#### SUPPLIED ENTRIES

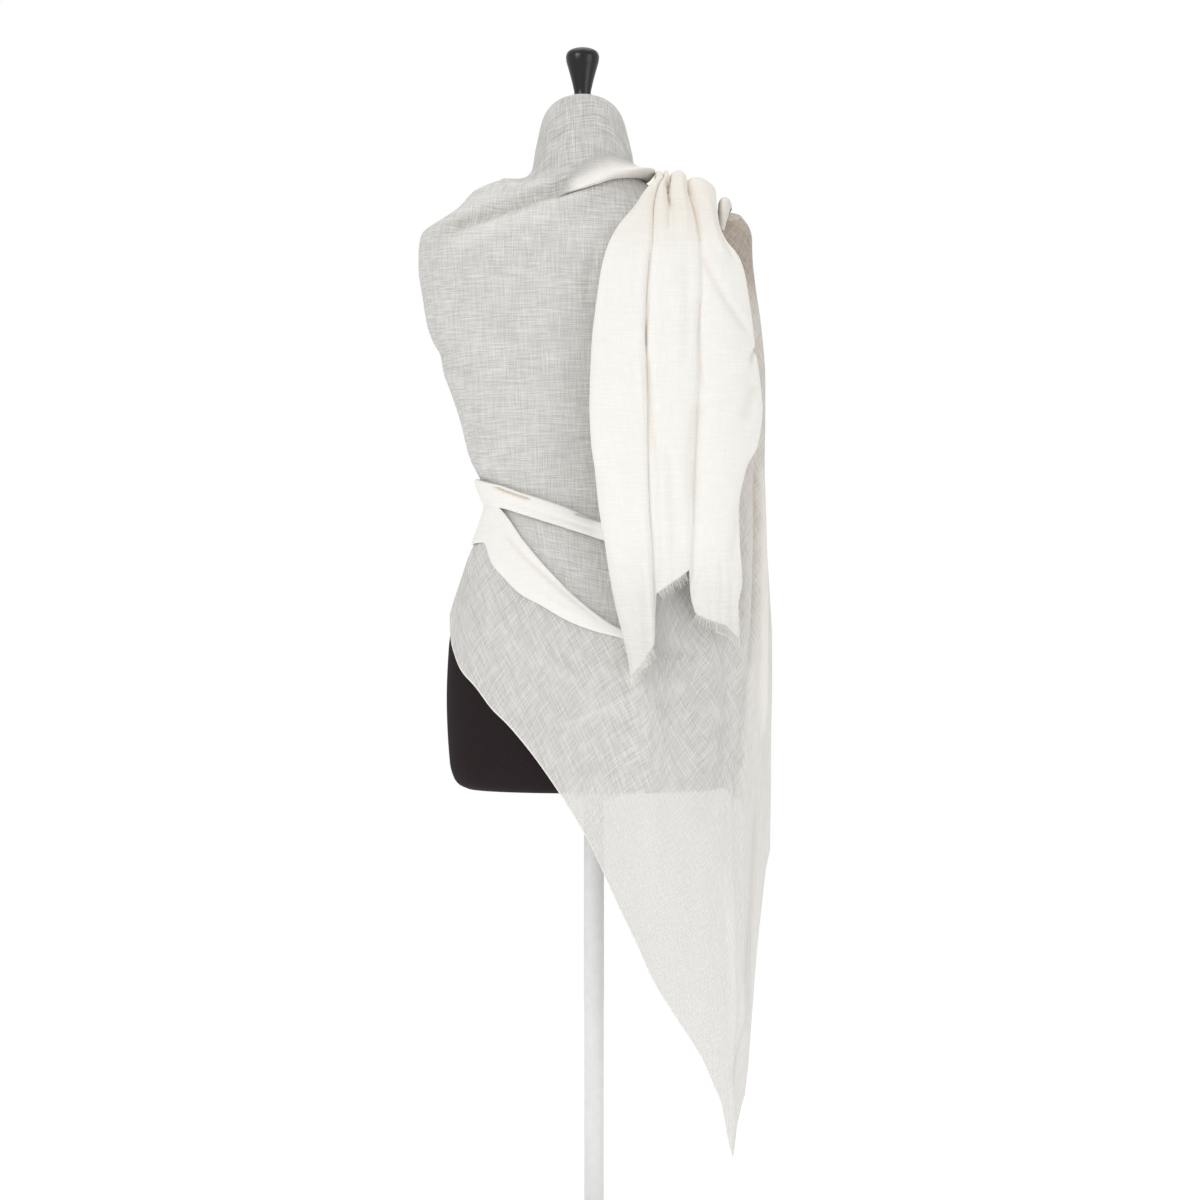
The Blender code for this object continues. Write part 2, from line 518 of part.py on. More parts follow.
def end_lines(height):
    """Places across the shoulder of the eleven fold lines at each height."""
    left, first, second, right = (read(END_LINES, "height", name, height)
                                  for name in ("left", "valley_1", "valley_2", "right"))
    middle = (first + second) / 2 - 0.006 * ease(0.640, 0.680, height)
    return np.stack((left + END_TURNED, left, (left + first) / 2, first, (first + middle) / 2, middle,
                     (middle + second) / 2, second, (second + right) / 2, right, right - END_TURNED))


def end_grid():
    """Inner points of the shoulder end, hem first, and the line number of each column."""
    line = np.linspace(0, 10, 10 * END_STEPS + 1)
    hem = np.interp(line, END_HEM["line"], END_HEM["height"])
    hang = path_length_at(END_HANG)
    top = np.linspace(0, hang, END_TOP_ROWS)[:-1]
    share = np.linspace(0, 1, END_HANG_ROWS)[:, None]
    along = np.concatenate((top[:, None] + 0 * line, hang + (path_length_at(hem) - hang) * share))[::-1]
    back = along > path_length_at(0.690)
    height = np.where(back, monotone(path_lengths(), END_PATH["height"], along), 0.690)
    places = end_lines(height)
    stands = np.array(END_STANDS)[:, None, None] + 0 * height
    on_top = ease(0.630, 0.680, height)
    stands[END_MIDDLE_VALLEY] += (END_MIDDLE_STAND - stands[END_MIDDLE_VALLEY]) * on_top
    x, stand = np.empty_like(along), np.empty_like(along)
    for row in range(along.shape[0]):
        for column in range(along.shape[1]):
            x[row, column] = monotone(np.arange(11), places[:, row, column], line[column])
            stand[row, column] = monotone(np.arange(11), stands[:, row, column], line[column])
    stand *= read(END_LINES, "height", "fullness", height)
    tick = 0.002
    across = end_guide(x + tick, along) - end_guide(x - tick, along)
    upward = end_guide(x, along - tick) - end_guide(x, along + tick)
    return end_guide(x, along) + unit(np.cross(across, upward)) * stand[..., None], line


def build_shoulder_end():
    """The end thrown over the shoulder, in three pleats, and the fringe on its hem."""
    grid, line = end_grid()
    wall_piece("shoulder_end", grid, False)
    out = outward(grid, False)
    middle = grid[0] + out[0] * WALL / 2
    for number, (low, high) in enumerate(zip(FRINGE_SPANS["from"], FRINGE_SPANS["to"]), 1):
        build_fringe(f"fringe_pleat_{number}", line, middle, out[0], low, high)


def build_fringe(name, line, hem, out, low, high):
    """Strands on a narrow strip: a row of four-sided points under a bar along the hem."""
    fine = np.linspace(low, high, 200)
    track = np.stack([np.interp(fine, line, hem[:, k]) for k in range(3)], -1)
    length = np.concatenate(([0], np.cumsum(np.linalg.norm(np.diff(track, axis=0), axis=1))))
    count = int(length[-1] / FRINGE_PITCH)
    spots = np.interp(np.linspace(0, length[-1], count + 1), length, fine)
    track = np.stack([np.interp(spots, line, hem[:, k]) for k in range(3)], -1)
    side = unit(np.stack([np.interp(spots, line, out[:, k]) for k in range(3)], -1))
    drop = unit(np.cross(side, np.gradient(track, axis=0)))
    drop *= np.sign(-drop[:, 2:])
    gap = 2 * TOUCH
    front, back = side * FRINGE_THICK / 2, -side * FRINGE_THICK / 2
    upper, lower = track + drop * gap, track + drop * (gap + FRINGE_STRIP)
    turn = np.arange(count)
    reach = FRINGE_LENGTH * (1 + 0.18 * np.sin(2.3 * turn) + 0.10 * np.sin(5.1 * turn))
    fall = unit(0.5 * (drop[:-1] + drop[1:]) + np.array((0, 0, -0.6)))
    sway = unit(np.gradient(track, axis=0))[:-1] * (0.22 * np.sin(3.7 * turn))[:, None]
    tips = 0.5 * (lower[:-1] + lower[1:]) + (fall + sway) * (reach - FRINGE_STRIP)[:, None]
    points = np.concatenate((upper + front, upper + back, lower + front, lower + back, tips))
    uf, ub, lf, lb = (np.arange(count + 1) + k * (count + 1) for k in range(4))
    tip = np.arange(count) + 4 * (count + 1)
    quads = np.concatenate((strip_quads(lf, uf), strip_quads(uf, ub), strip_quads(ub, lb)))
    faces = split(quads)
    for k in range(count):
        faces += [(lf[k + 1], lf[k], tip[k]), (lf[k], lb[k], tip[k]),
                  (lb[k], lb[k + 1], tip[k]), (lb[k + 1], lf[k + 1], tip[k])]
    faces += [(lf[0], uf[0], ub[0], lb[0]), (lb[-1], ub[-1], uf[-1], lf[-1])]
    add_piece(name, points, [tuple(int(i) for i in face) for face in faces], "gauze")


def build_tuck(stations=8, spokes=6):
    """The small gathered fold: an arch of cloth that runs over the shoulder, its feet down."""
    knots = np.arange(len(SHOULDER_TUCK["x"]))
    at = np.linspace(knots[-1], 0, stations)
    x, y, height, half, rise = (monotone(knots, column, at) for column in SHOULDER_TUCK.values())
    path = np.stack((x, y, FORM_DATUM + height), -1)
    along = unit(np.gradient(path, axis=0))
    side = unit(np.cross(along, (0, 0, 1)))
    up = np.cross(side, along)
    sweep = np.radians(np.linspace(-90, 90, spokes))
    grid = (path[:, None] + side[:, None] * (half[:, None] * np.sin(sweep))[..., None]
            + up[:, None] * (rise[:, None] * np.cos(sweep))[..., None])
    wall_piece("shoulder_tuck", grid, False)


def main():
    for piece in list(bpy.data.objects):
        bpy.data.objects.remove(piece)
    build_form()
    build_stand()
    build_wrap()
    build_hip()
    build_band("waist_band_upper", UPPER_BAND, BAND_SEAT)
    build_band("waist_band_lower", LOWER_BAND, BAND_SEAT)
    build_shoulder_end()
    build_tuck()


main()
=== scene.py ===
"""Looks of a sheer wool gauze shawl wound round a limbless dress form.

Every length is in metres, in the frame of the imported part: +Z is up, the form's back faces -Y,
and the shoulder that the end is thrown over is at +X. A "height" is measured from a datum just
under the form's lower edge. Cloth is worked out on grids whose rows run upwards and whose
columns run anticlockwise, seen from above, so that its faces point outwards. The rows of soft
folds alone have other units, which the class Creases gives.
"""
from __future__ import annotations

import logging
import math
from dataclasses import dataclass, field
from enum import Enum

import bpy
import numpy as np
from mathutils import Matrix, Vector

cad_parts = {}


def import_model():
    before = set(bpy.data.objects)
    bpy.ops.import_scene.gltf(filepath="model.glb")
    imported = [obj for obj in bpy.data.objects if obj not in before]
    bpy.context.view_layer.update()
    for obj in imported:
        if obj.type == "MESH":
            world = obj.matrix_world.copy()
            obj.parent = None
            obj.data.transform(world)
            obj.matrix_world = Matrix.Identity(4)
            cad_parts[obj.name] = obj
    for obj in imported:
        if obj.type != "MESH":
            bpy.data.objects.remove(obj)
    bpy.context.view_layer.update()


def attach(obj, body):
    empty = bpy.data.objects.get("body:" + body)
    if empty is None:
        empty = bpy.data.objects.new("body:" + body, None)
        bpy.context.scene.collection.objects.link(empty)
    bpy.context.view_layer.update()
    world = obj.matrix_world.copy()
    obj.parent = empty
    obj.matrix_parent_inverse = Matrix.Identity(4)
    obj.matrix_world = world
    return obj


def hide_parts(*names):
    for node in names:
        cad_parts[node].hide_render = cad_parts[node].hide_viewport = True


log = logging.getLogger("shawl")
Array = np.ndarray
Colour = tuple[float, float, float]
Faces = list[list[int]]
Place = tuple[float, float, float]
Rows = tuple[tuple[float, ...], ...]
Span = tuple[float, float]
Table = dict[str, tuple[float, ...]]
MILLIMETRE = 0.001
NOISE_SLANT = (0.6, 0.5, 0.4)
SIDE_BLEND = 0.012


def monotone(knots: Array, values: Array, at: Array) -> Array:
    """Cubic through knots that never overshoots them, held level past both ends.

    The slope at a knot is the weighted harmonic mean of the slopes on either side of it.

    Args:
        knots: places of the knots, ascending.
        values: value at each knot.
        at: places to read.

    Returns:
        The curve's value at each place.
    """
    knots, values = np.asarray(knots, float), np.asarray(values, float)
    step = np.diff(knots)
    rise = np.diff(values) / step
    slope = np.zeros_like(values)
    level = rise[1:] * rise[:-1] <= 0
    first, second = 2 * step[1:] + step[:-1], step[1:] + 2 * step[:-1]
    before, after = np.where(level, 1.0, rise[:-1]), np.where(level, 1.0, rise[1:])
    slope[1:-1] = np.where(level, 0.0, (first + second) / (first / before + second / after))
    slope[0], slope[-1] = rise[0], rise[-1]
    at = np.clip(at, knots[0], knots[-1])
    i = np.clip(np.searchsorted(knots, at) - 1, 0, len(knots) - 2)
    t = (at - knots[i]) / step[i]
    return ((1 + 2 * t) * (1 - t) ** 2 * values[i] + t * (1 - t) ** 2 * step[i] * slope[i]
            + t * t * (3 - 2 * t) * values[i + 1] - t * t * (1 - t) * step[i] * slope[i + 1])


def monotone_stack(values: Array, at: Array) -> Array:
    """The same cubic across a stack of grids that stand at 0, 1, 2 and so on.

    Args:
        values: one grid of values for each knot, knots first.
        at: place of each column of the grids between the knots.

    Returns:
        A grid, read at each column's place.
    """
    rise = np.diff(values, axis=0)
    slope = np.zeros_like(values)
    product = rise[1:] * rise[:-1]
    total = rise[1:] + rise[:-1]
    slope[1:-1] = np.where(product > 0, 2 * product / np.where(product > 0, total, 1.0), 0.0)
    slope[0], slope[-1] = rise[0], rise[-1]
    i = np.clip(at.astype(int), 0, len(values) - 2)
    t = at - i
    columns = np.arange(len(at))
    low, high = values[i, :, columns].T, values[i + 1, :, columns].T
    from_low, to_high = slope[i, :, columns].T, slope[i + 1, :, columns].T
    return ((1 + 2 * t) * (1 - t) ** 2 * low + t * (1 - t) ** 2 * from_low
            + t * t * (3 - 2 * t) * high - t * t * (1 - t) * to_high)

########
#### SUPPLIED ENTRIES

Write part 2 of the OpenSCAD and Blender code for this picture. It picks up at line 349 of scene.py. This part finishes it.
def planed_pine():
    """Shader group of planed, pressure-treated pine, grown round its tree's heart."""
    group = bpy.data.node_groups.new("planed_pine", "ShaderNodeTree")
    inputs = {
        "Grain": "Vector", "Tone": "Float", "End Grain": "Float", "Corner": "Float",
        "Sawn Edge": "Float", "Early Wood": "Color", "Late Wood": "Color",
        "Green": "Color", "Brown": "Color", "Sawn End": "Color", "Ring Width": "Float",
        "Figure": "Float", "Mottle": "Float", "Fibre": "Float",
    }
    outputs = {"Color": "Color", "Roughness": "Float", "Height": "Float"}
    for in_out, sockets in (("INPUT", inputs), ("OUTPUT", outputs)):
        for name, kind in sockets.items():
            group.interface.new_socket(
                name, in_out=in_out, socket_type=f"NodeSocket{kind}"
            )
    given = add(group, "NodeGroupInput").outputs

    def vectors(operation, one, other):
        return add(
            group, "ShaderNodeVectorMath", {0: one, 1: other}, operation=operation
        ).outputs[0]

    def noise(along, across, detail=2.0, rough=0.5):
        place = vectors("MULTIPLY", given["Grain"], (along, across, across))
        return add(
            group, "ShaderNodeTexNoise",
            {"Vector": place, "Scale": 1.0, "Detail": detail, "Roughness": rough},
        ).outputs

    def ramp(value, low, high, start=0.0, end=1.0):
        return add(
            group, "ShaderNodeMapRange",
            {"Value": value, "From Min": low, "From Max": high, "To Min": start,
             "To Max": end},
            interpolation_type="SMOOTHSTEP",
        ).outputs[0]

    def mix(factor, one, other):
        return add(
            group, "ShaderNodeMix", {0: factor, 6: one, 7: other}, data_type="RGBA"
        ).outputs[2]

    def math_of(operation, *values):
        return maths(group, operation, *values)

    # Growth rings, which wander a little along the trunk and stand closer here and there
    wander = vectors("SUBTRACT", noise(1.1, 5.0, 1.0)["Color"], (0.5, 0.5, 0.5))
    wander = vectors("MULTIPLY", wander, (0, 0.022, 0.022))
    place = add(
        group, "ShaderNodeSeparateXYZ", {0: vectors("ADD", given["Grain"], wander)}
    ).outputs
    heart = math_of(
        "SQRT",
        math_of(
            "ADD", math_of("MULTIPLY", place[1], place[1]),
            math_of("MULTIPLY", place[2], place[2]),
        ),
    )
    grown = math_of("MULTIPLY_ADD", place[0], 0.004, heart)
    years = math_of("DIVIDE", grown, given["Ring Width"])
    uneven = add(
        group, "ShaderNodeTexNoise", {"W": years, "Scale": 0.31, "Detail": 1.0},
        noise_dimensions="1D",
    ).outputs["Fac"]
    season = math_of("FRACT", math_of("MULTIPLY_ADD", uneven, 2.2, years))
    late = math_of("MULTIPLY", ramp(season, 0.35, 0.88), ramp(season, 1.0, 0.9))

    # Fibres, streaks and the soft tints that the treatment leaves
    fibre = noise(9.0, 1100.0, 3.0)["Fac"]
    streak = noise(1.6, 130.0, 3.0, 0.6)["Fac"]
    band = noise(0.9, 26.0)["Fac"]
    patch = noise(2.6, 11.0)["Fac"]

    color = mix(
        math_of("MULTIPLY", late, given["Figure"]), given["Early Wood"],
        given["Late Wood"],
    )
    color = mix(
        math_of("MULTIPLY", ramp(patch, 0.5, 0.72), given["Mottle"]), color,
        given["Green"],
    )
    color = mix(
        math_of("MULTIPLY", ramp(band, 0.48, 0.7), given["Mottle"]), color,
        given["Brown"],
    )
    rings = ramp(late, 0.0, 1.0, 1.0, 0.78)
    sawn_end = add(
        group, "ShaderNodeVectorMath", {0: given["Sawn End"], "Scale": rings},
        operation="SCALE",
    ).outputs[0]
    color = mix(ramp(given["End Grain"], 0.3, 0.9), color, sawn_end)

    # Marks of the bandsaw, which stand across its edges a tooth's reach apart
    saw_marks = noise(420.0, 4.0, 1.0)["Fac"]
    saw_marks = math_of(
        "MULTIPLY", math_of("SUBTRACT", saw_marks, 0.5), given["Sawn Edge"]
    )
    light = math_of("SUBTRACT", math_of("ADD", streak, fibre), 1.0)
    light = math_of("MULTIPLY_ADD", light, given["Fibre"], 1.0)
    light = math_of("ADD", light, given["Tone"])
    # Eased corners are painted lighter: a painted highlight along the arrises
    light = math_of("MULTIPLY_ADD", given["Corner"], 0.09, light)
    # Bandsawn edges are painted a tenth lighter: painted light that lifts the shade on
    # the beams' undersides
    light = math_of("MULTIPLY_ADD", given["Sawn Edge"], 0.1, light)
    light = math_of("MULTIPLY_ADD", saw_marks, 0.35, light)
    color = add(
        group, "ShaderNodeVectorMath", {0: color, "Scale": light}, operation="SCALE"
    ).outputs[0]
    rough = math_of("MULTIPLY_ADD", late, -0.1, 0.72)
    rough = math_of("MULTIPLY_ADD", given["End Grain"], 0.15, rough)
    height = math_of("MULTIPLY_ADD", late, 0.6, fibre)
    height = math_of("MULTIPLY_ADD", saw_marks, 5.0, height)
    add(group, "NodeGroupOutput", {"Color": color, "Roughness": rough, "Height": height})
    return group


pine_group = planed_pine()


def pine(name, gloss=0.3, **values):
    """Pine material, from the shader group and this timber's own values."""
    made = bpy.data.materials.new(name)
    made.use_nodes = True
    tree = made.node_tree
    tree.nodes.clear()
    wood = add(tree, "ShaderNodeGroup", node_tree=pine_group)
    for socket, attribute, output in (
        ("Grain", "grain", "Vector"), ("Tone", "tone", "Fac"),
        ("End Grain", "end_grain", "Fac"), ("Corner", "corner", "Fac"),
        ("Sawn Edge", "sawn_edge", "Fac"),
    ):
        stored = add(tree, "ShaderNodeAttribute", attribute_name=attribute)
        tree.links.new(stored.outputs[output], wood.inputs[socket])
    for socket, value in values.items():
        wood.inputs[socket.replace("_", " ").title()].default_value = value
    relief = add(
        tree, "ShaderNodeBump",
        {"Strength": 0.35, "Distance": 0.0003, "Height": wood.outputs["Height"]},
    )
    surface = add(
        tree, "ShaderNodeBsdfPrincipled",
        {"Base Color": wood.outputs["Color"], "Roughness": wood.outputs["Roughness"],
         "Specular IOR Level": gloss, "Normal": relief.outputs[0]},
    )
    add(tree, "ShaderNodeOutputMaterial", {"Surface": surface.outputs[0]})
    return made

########
#### SUPPLIED ENTRIES

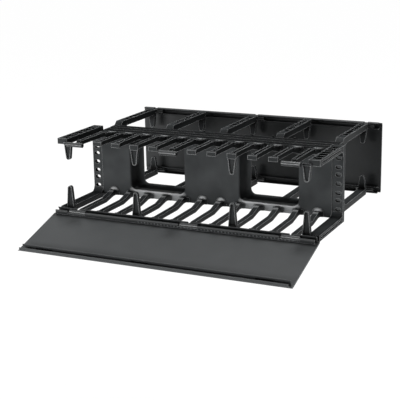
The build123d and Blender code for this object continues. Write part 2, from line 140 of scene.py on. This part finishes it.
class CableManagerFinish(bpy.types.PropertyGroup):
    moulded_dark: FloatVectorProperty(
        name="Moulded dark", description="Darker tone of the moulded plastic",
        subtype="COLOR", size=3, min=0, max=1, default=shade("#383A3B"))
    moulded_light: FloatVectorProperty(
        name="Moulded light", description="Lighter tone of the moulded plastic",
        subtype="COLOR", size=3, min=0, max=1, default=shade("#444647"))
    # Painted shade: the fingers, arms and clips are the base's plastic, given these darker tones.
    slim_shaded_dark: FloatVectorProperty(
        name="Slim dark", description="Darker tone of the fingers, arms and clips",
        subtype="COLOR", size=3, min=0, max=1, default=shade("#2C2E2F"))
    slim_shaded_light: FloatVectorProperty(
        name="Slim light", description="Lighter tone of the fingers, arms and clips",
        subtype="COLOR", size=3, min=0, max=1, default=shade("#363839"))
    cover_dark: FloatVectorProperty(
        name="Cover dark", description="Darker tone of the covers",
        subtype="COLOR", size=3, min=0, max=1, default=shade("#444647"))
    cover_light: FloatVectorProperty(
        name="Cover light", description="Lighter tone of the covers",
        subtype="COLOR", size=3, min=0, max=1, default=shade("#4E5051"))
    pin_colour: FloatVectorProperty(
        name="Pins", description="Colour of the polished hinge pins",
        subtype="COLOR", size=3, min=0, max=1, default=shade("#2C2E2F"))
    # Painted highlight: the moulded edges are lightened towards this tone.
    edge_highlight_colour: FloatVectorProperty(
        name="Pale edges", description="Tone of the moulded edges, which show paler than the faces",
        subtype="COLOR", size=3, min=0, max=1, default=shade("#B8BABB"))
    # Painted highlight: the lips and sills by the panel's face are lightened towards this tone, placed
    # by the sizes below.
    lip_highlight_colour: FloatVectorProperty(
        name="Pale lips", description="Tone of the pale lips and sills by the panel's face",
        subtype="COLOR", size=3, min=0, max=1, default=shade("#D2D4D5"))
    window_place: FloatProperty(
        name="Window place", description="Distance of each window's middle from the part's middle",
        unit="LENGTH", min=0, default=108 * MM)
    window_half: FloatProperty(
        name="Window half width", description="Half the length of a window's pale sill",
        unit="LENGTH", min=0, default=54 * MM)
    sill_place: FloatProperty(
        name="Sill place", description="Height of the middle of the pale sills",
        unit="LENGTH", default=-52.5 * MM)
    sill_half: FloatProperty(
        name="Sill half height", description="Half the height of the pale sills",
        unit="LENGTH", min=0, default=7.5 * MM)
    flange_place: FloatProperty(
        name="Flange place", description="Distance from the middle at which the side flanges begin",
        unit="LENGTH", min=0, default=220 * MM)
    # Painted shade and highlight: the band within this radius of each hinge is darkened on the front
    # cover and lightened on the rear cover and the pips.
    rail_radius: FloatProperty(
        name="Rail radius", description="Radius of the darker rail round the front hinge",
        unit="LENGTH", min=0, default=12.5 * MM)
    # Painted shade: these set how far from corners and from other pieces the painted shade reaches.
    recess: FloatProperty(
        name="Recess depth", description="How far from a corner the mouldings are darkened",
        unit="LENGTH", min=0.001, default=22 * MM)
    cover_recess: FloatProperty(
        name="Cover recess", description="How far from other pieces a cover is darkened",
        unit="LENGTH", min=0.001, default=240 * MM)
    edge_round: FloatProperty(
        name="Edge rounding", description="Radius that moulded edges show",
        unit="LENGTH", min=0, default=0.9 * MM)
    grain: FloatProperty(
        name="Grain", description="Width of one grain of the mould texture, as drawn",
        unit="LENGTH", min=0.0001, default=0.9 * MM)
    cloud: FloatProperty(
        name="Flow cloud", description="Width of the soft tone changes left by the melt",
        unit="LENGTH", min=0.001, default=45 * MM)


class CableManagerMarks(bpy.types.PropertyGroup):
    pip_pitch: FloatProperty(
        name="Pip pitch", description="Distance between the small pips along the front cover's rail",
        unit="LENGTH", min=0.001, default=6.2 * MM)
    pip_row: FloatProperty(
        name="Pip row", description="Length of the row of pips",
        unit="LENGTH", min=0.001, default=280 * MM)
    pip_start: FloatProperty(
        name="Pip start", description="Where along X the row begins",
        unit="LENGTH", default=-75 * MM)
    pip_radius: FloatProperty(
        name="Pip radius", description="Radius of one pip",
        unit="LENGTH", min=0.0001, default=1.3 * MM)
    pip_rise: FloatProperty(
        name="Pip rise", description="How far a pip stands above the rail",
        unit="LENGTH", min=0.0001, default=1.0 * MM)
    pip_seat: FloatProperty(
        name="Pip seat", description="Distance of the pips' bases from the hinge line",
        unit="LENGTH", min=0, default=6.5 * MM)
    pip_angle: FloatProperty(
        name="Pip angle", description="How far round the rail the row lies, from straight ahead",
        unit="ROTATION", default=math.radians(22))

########

- [WRITTEN INSTRUCTION] Of the lines above, retype only those from the line containing "grid = (path[:, None]" through the line containing "if empty is", including both, exactly.

- [TASK ANSWER]
    grid = (path[:, None] + side[:, None] * (half[:, None] * np.sin(sweep))[..., None]
            + up[:, None] * (rise[:, None] * np.cos(sweep))[..., None])
    wall_piece("shoulder_tuck", grid, False)


def main():
    for piece in list(bpy.data.objects):
        bpy.data.objects.remove(piece)
    build_form()
    build_stand()
    build_wrap()
    build_hip()
    build_band("waist_band_upper", UPPER_BAND, BAND_SEAT)
    build_band("waist_band_lower", LOWER_BAND, BAND_SEAT)
    build_shoulder_end()
    build_tuck()


main()
=== scene.py ===
"""Looks of a sheer wool gauze shawl wound round a limbless dress form.

Every length is in metres, in the frame of the imported part: +Z is up, the form's back faces -Y,
and the shoulder that the end is thrown over is at +X. A "height" is measured from a datum just
under the form's lower edge. Cloth is worked out on grids whose rows run upwards and whose
columns run anticlockwise, seen from above, so that its faces point outwards. The rows of soft
folds alone have other units, which the class Creases gives.
"""
from __future__ import annotations

import logging
import math
from dataclasses import dataclass, field
from enum import Enum

import bpy
import numpy as np
from mathutils import Matrix, Vector

cad_parts = {}


def import_model():
    before = set(bpy.data.objects)
    bpy.ops.import_scene.gltf(filepath="model.glb")
    imported = [obj for obj in bpy.data.objects if obj not in before]
    bpy.context.view_layer.update()
    for obj in imported:
        if obj.type == "MESH":
            world = obj.matrix_world.copy()
            obj.parent = None
            obj.data.transform(world)
            obj.matrix_world = Matrix.Identity(4)
            cad_parts[obj.name] = obj
    for obj in imported:
        if obj.type != "MESH":
            bpy.data.objects.remove(obj)
    bpy.context.view_layer.update()


def attach(obj, body):
    empty = bpy.data.objects.get("body:" + body)
    if empty is None:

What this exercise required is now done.